WHAT YOU HAVE TO DO: Repeat verbatim only the lines from the opening of the material below through the one that contains "slab(shape, axes((at.x, at.y, 0), RIGHT, BACK, UP), 2".

DATA PROVIDED:
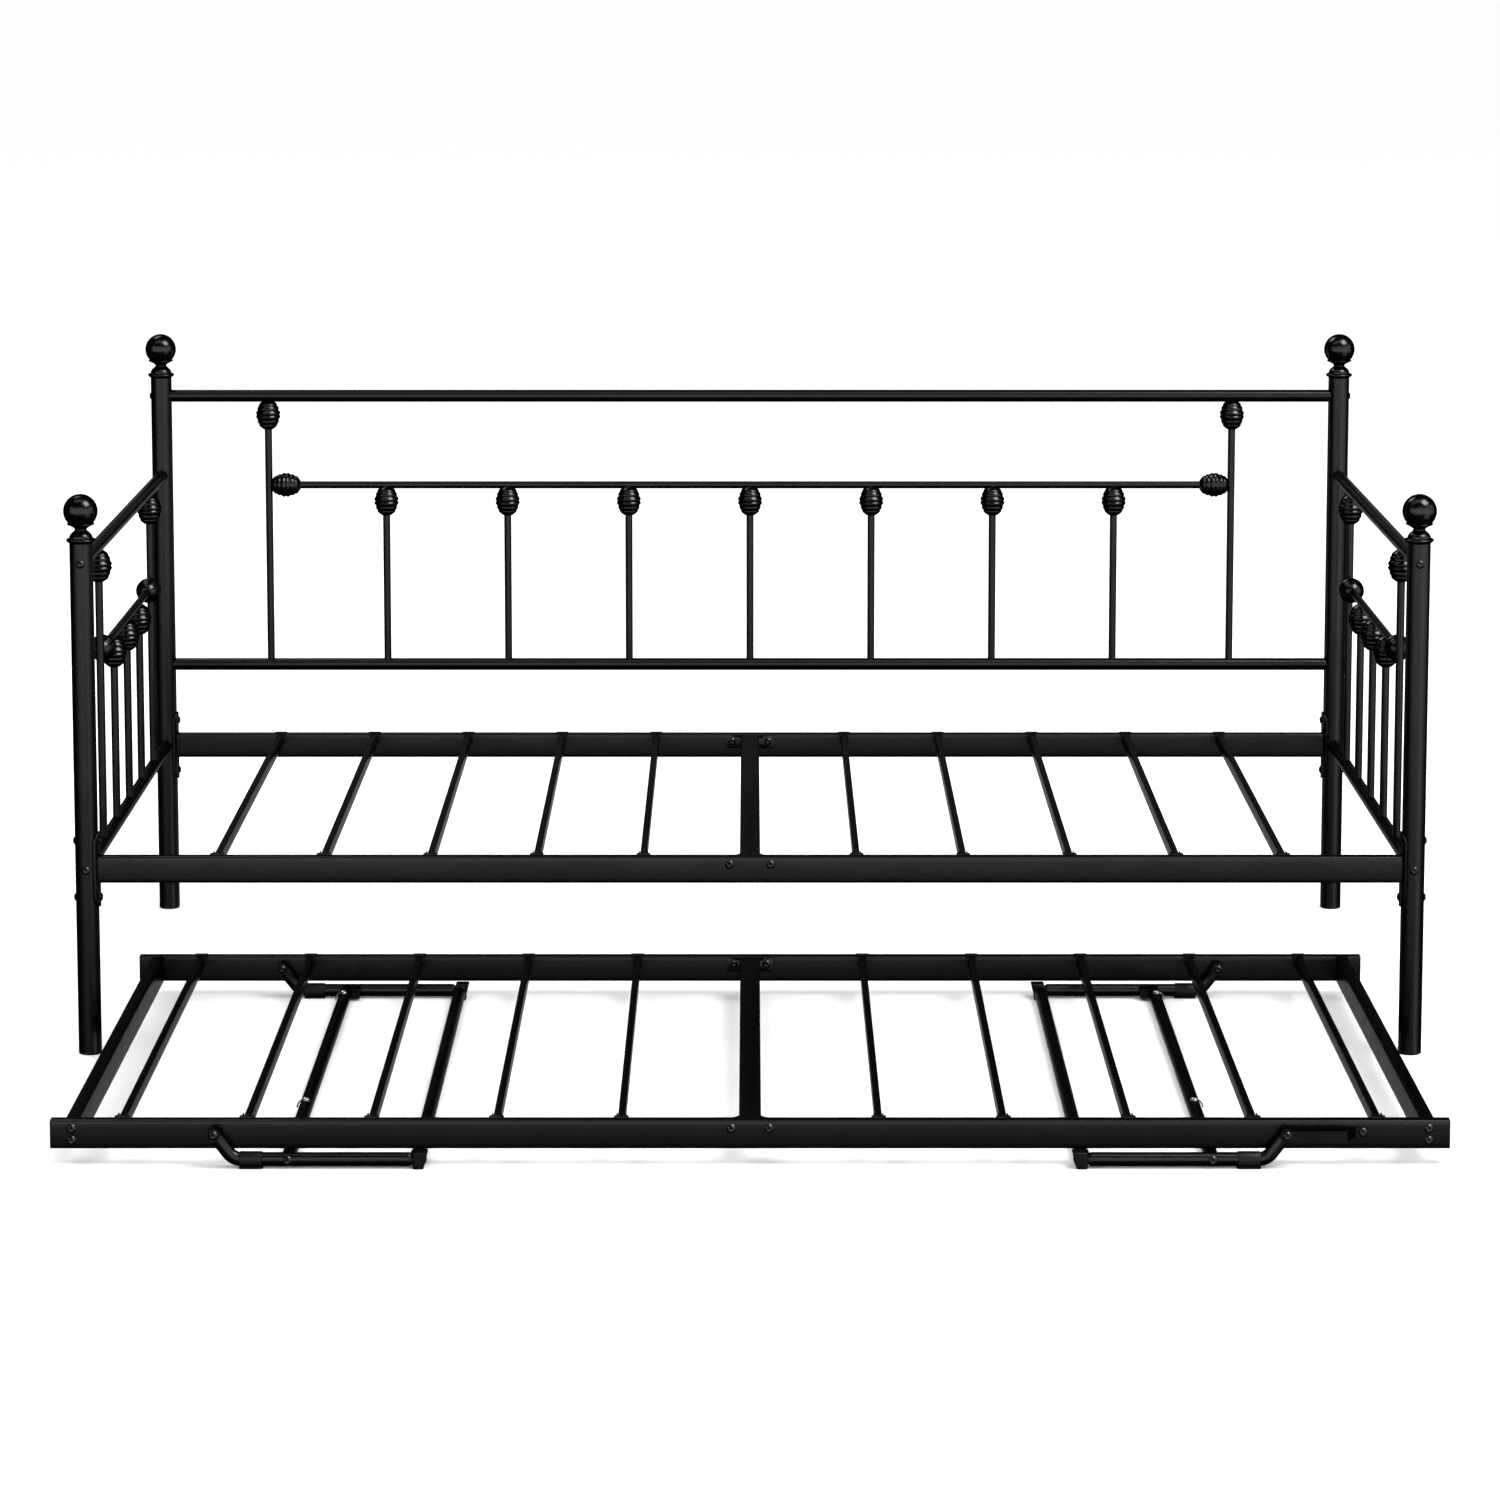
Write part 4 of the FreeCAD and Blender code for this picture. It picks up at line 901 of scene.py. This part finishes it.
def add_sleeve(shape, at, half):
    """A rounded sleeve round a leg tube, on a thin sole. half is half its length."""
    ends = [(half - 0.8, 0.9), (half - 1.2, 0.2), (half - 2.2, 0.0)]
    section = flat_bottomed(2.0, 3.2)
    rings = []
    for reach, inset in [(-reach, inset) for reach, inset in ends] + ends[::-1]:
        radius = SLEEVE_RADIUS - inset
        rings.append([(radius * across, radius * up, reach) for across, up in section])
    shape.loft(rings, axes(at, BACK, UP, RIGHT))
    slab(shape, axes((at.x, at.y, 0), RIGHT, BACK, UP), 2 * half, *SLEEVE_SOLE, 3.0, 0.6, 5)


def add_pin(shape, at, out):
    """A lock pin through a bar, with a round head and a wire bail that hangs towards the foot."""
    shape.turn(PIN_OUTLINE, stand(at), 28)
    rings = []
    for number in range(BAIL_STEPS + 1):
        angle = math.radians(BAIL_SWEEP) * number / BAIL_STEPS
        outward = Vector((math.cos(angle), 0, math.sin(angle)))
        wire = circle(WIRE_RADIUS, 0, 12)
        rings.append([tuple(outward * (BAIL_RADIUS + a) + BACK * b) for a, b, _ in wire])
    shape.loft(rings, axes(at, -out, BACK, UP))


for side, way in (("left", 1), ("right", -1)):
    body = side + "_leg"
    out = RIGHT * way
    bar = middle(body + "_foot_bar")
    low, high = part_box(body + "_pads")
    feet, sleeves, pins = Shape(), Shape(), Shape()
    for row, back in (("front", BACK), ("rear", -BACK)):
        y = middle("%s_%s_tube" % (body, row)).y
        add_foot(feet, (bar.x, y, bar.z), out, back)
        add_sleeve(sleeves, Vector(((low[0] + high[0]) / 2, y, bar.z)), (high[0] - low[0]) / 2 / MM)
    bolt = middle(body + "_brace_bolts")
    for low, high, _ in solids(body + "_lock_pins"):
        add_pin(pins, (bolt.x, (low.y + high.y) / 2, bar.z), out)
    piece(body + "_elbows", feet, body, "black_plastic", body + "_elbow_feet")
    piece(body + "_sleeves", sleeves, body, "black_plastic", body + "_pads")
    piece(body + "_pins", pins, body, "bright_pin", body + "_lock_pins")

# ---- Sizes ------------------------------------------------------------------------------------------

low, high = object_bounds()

SOLUTION TO THIS PROBLEM:
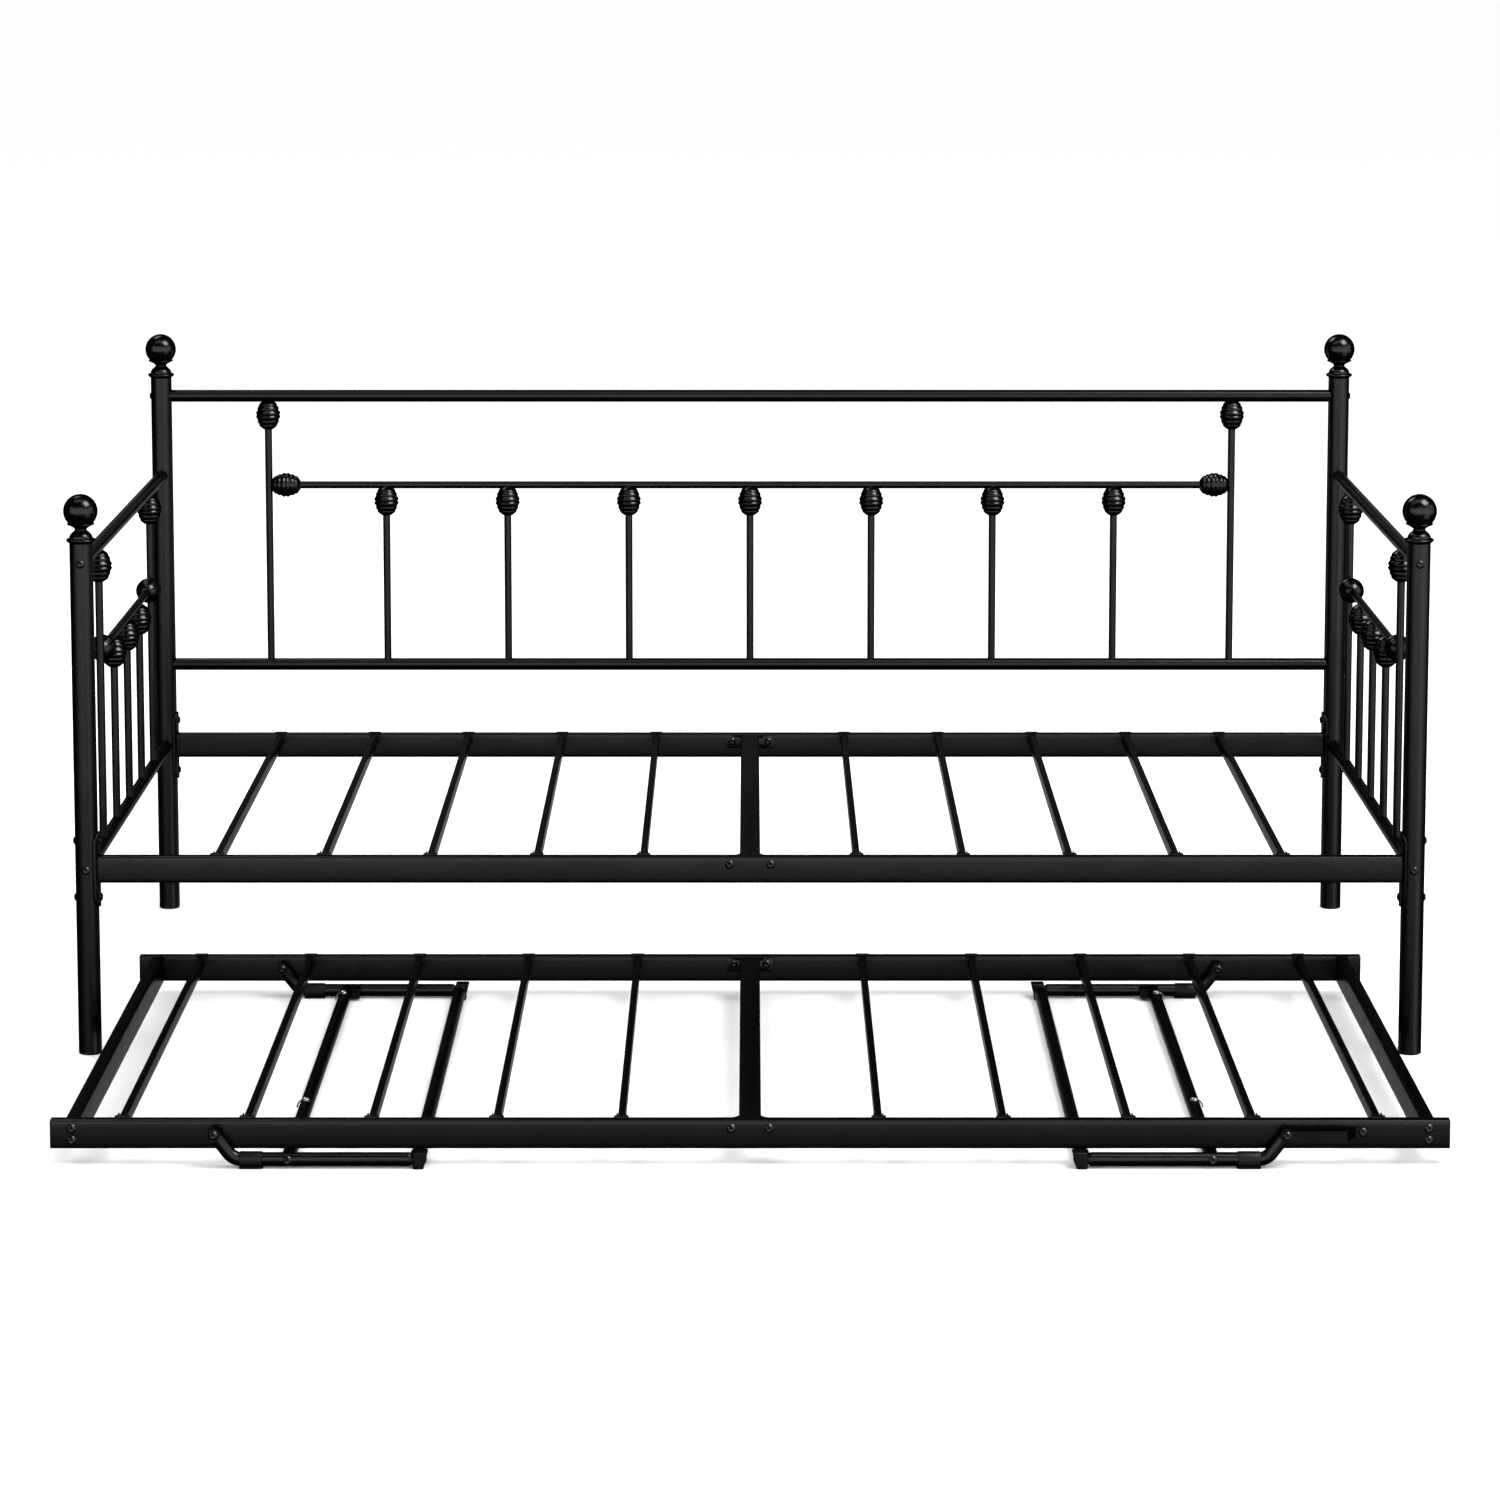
Write part 4 of the FreeCAD and Blender code for this picture. It picks up at line 901 of scene.py. This part finishes it.
def add_sleeve(shape, at, half):
    """A rounded sleeve round a leg tube, on a thin sole. half is half its length."""
    ends = [(half - 0.8, 0.9), (half - 1.2, 0.2), (half - 2.2, 0.0)]
    section = flat_bottomed(2.0, 3.2)
    rings = []
    for reach, inset in [(-reach, inset) for reach, inset in ends] + ends[::-1]:
        radius = SLEEVE_RADIUS - inset
        rings.append([(radius * across, radius * up, reach) for across, up in section])
    shape.loft(rings, axes(at, BACK, UP, RIGHT))
    slab(shape, axes((at.x, at.y, 0), RIGHT, BACK, UP), 2 * half, *SLEEVE_SOLE, 3.0, 0.6, 5)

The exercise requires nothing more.